What I recommend is a simple refresh routine:

  • Review content every 6–12 months (or sooner if your field changes fast).
  • Update videos and readings when new guidelines appear.
  • Re-check assessments to ensure they still match learning objectives.
  • Test the LMS course flow after updates so completion and reporting still work.

Also, engage with students. If you see repeated confusion around a specific concept, that’s a signal to revise the module, not just the quiz question.

And yes—keep an eye on new learning methods. That could mean adding scenario-based assessments, improving accessibility (captions, readable PDFs), or adjusting the assessment mix (for example, more applied tasks if your learners are struggling to transfer knowledge).

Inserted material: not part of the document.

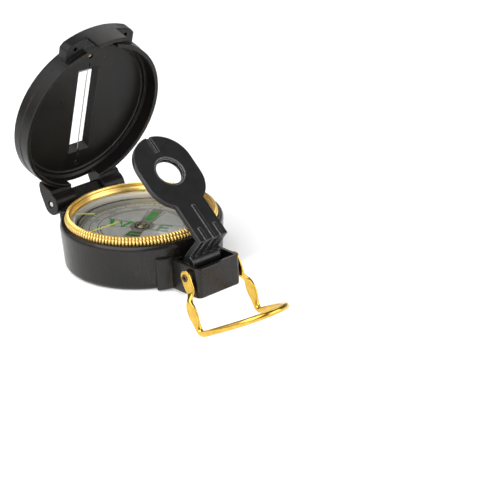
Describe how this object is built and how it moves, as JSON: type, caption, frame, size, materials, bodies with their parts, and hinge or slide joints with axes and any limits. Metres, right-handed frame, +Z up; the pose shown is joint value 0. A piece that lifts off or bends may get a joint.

Gathering Feedback and Testimonials

Feedback helps you improve faster than guesswork ever will.

I like to send a short survey at the end of the course with a few targeted questions, such as:

  • Was the pacing right?
  • Which module felt most useful (and why)?
  • Where did you get stuck?
  • Were the assessments fair and aligned to what you learned?
  • Did the course help you apply the material at work?

Don’t just collect feedback—analyze it for patterns. If 30%+ of comments mention the same issue (unclear instructions, confusing terminology, quiz questions that feel off), that’s your priority fix.

Testimonials also work, but keep them honest. Ask learners for specifics: what they were trying to learn, what changed after the course, and how it helped them professionally.

Showcase those reviews on your website and marketing materials. It’s one of the fastest ways to build trust with new learners who are deciding whether the course is worth their time.

FAQs


Accreditation for online courses is formal recognition by an authoritative organization that the course meets specific educational standards. It’s meant to assure learners (and sometimes employers) that the course design, instruction, and assessment are credible and aligned to defined outcomes.


Start by identifying where there’s real demand and where your expertise fits. Then validate by checking course performance in marketplaces, reading learner reviews for gaps, and asking potential learners what they need to be able to do after the course. Accreditation becomes much easier when your outcomes are tightly tied to a specific professional need.


Look for user-friendly navigation, mobile compatibility, solid reporting, and the ability to manage assessments and completion rules. If you can’t track who completed what (and export results when needed), you’ll struggle during accreditation reviews.


Market the outcomes first, then clearly explain what accreditation/approval means for learners. Use social media, email, and SEO to reach your audience, and include compliant accreditation language on your landing page. Testimonials help a lot—especially when they describe how the course helped them at work.